▶ [DIRECTIONS]
Locate the lines of the listing below that hold "scene", then copy each of them.

-- Begin --

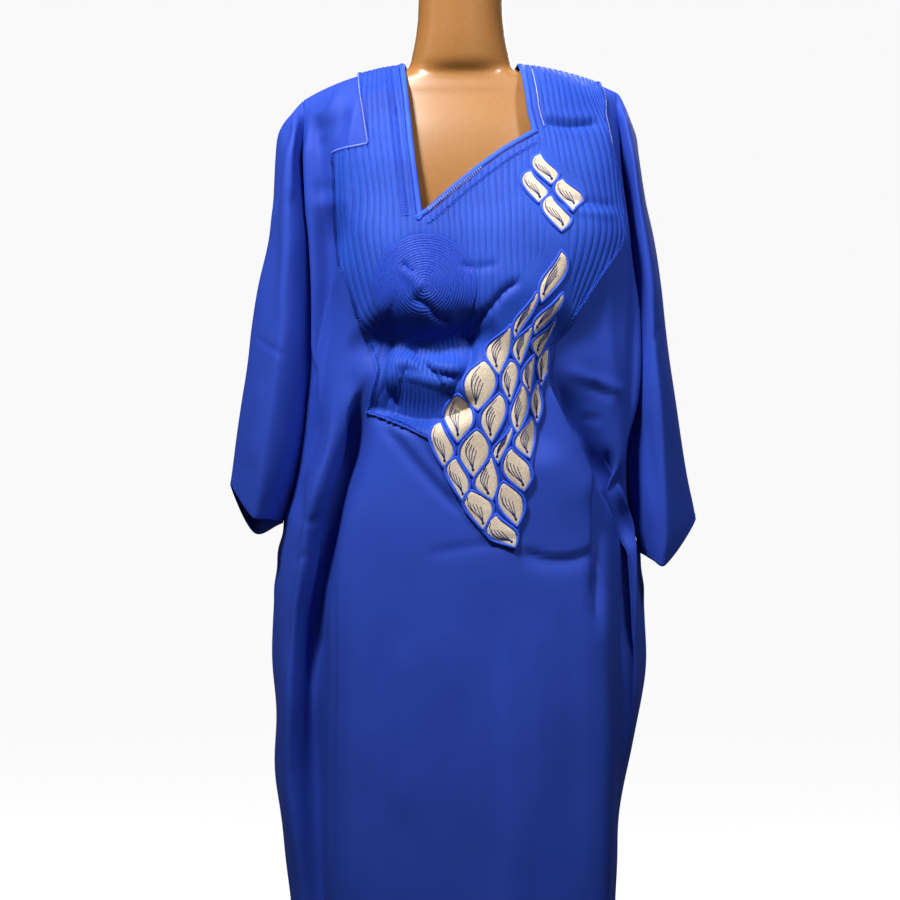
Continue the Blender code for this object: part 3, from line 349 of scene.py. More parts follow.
# %% Points and directions of a cloth
def directions(points, outward):
    """Unit directions out of a grid of points."""
    fall, along = np.gradient(points, axis=0), np.gradient(points, axis=1)
    normal = np.cross(fall, along) * outward
    return normal / (np.linalg.norm(normal, axis=-1, keepdims=True) + 1e-12)


def bust(points):
    """The cloth lies a little fuller over the two apexes."""
    for side in (-44, 56):
        near = np.exp(-(((points[..., 0] - side) / 34) ** 2 + ((points[..., 2] - 1190) / 38) ** 2))
        points[..., 1] -= 6 * near
    return points


def cloth_points(net, knots, us, rows, outward, creases, front=True, shape=None, edges=None):
    """Grid of points in mm, with creases, and their outward directions."""
    down = DOWN[:len(net)]
    at = np.interp(rows, np.arange(len(net)), down)
    lines = spline(knots, np.swapaxes(net, 0, 1), us)
    points = spline(down, np.swapaxes(lines, 0, 1), at)
    if shape:
        points = shape(points)
    if edges:
        points = edges(points)
    normals = directions(points, outward)
    us, at = np.asarray(us), np.asarray(at)
    free = np.clip(np.minimum(us - knots[0], knots[-1] - us) / 16, 0, 1)
    top = np.clip(at / 30, 0, 1)
    lift = creased(points, creases, front) + rippled(points, front)
    points = points + normals * (lift * free * free * (3 - 2 * free) * top[:, None])[..., None]
    return points, directions(points, outward)


def row_places(last, fine):
    """Section numbers with about the same length of cloth between them, fine in mm."""
    end = np.interp(last, np.arange(len(DOWN)), DOWN)
    count = round(end / fine)
    top = DOWN[1] * np.array((0.1, 0.25, 0.5, 0.75))
    return np.interp(np.unique(np.concatenate((np.linspace(0, end, count + 1), top))), DOWN, np.arange(len(DOWN)))


# %% [markdown]
# ## A grid becomes a cloth
# `create_grid` gives the mesh, and every vertex is moved to its point. The UV map holds metres of flat
# cloth, so that threads keep their size wherever the cloth bends. Solidify gives the wall.


# %% Grid mesh moved into place
def grid_mesh(name, points, flip=False, trim=None, merge=0.0, raised=None):
    """A mesh object from a grid of points in mm. trim may cut it, raised is kept as an attribute."""
    rows, cols = points.shape[:2]
    steps_across = np.linalg.norm(np.diff(points, axis=1), axis=2).mean(axis=0)
    steps_down = np.linalg.norm(np.diff(points, axis=0), axis=2).mean(axis=1)
    us = np.concatenate(([0], np.cumsum(steps_across))) * MM
    vs = -np.concatenate(([0], np.cumsum(steps_down))) * MM
    bm = bmesh.new()
    bmesh.ops.create_grid(bm, x_segments=cols - 1, y_segments=rows - 1, size=0.5)
    uv = bm.loops.layers.uv.new("flat_cloth")
    layer = bm.verts.layers.float.new("raised") if raised is not None else None
    place = {}
    for v in bm.verts:
        j, i = round((0.5 - v.co.y) * (rows - 1)), round((v.co.x + 0.5) * (cols - 1))
        place[v] = j, i
        v.co = points[j, i] * MM
        if layer:
            v[layer] = raised[j, i]
    for face in bm.faces:
        for loop in face.loops:
            j, i = place[loop.vert]
            loop[uv].uv = us[i], vs[j]
    if trim:
        trim(bm)
    if flip:
        bmesh.ops.reverse_faces(bm, faces=bm.faces)
    if merge:
        bmesh.ops.remove_doubles(bm, verts=bm.verts, dist=merge)
    return finished(name, bm)


def finished(name, bm):
    """A smooth shaded object from a bmesh, riding on the robe's only body."""
    mesh = bpy.data.meshes.new(name)
    bm.to_mesh(mesh)
    bm.free()
    mesh.polygons.foreach_set("use_smooth", [True] * len(mesh.polygons))
    obj = bpy.data.objects.new(name, mesh)
    bpy.context.scene.collection.objects.link(obj)
    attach(obj, "root")
    return obj


def thicken(obj, wall):
    """The wall lies inside the modelled surface."""
    mod = obj.modifiers.new("wall", "SOLIDIFY")
    mod.thickness, mod.offset = wall * MM, -1
    return obj


# %% [markdown]
# ## Cutting along an outline
# A straight knife cut through a grid leaves tiny slivers. Here faces on the wrong side are deleted, and
# the vertices that stick out are drawn onto the outline, as a tailor's scissors would leave the edge.


# %% Trimming by an outline
def within(outline, x, z):
    """Whether places are inside a closed outline of x and z."""
    inside = np.zeros(np.shape(x), bool)
    for (ax, az), (bx, bz) in zip(outline, outline[1:] + outline[:1]):
        if az != bz:
            inside ^= ((az > z) != (bz > z)) & (x < (bx - ax) * (z - az) / (bz - az) + ax)
    return inside


def nearest(outline, x, z):
    """Place on a closed outline that is nearest to x, z."""
    best = None
    for (ax, az), (bx, bz) in zip(outline, outline[1:] + outline[:1]):
        dx, dz = bx - ax, bz - az
        t = min(1, max(0, ((x - ax) * dx + (z - az) * dz) / (dx * dx + dz * dz + 1e-9)))
        px, pz = ax + t * dx, az + t * dz
        away = math.hypot(x - px, z - pz)
        if best is None or away < best[0]:
            best = away, px, pz
    return best[1:]


def trimmer(outline, keep_inside, place):
    """A function that trims a bmesh by an outline. place gives the point in metres at x, z and height."""
    outline = list(outline)

    def trim(bm):
        """Deletes what is outside and draws the edge onto the outline."""
        co = np.array([v.co for v in bm.verts]) / MM
        keep = within(outline, co[:, 0], co[:, 2]) == keep_inside
        flags = {v: bool(k) for v, k in zip(bm.verts, keep)}
        lost = [f for f in bm.faces if not any(flags[v] for v in f.verts)]
        bmesh.ops.delete(bm, geom=lost, context="FACES")
        for v in bm.verts:
            if not flags[v]:
                x, z = nearest(outline, v.co.x / MM, v.co.z / MM)
                v.co = place(x, z, v.co)
        loose = [v for v in bm.verts if not v.link_faces]
        bmesh.ops.delete(bm, geom=loose, context="VERTS")
    return trim


# %% A cloth that can be asked for a place
class Lying:
    """Finds points on a cloth by x and z, so that pieces can lie on it."""

    def __init__(self, points, normals):
        self.xs = np.arange(-200, 212, 1.0)
        table = []
        for row, normal in zip(points, normals):
            crest = int(np.argmax(row[:, 0])) + 1
            values = np.hstack((row, normal))[:crest]
            xs = np.clip(self.xs, values[0, 0], values[-1, 0])
            table.append([np.interp(xs, values[:, 0], values[:, k]) for k in range(6)])
        self.table = np.array(table)[::-1]

    def at(self, x, z, rise=0.0):
        """Point in metres at x and z in mm, moved out by rise in mm, and the direction out."""
        place = np.clip(x - self.xs[0], 0, len(self.xs) - 1.001)
        i = int(place)
        out = np.zeros(6)
        for k, part in ((i, 1 - (place - i)), (i + 1, place - i)):
            column = self.table[:, :, k]
            out += part * np.array([np.interp(z, column[:, 2], column[:, n]) for n in range(6)])
        out[0], normal = x, out[3:] / np.linalg.norm(out[3:])
        return (out[:3] + normal * rise) * MM, normal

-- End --

▶ [RIGHT ANSWER]
Continue the Blender code for this object: part 3, from line 349 of scene.py. More parts follow.
    bpy.context.scene.collection.objects.link(obj)